A German masterpiece
Researching the book recently, I was astonished to discover that A Boy Called Spoons was written by Herbert Heckmann and originally published in German. Good! I like that! I can find no copies online, so if any kontextor readers have a copy, I’d be happy to purchase the English version from you.
Back to the little boy in 1974: something clicked, and I started to read. I was voracious with daily visits to the library (a great institution) for entertainment, knowledge and inspiration.
At university, I studied English Language and Literature, but the seeds were sown with children’s books. I have read books in Middle English and Icelandic, prose and poetry from Chaucer to Shakespeare, Hardy and Heaney. But, to this day, I still go back and read children’s books.
This is a mean definition as it seems to banish adults from reading them again when they leave childish things behind. I love reading “childish” books. They teach us so much more than high adult literature: how to grow as a person, learn from your mistakes, respect others and that life is not as bad as you thought it was in this big, bad world. Children’s literature teaches you that, despite everything, life is good.
Top ten reading list
So here is my top ten reading list for adults wishing to learn something from their own infant reader. Enjoy.
Three Little Grey Men by BB is the first book I sat down and read from end to end as a little boy. The story is about last gnomes in Great Britain who live beside Folly Brook in Warwickshire. They are named after the flowers Baldmoney, Sneezewort, Dodder and Cloudberry. It is a complete joy even now.
Emile and the Detectives by Erich Kästner is a 1929 novel set in Berlin. It was Kästner’s first major success and the only one of his pre-1945 works to escape Nazi censorship. The book was immediately popular, and the original version sold an initial two million copies.
The Weirdstone of Brisingamen by Alan Garner is a novel that takes the local legend of The Wizard of the Edge as a partial basis for its plot and is influenced by the folklore of Alderley Edge in Cheshire, England.
Skellig by David Almond is about ten-year-old Michael and his family, who have recently moved into a house as his new baby sister may not live due to a heart condition. When Michael goes into the garage, he finds a strange, emaciated creature hidden amid all the boxes, debris and dead insects.
The Eagle of the Ninth by Rosemary Sutcliff is a story set in Roman Britain in the second century AD, after the building of Hadrian’s Wall. Just read it—you’ll learn something about history and human perseverance.

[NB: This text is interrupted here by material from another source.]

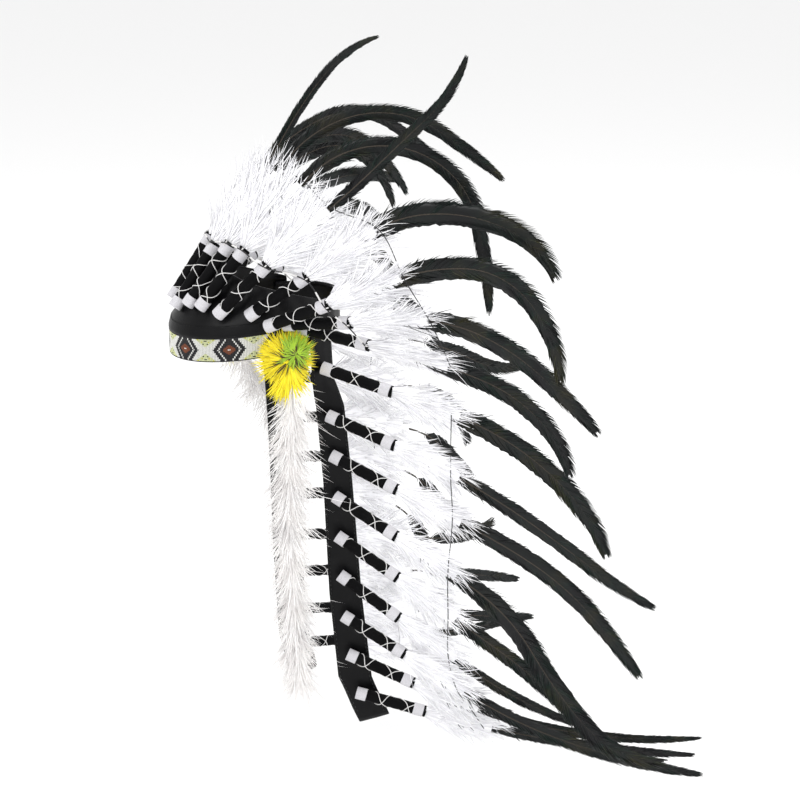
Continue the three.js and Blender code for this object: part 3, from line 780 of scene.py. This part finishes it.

The Little Prince by Antoine de Saint-Exupéry Despite its style as a children’s book, The Little Prince makes wise observations about the perennial concerns of life, adults and human nature.
Frog by Max Velthuijs has pictures and a few words! Frog books have been translated into more than 50 languages. So far, eight titles have been translated from Dutch to English. Start with Frog and the Stranger and Frog is Sad.
Tom’s Midnight Garden by Philippa Pearce is about Tom, a modern boy living under quarantine with his aunt and uncle in a city flat. At night, he slips back in time to the old garden where he finds a girl playmate named Hatty. Beware: Tom’s Midnight Garden will make you cry.
The Moomins by Tove Jansson involves a family of white, rotund fairy tale characters with large snouts making them resemble the hippopotamus. However, despite this resemblance, the Moomin family are trolls. They are a loving, caring family. What’s not to like?
His Dark Materials by Philip Pullman consists of Northern Lights, The Subtle Knife and The Amber Spyglass. It’s a theological masterpiece with a nod to Milton’s Paradise Lost.
Many of us return to children’s books when we have children of our own and rediscover them when reading bedtime stories. My children are all grown up now and live far away in Edinburgh and London, but I still like reading children’s books as nourishment for the soul, even if it’s something as simple and innocent as AA Milne’s Winnie the Pooh.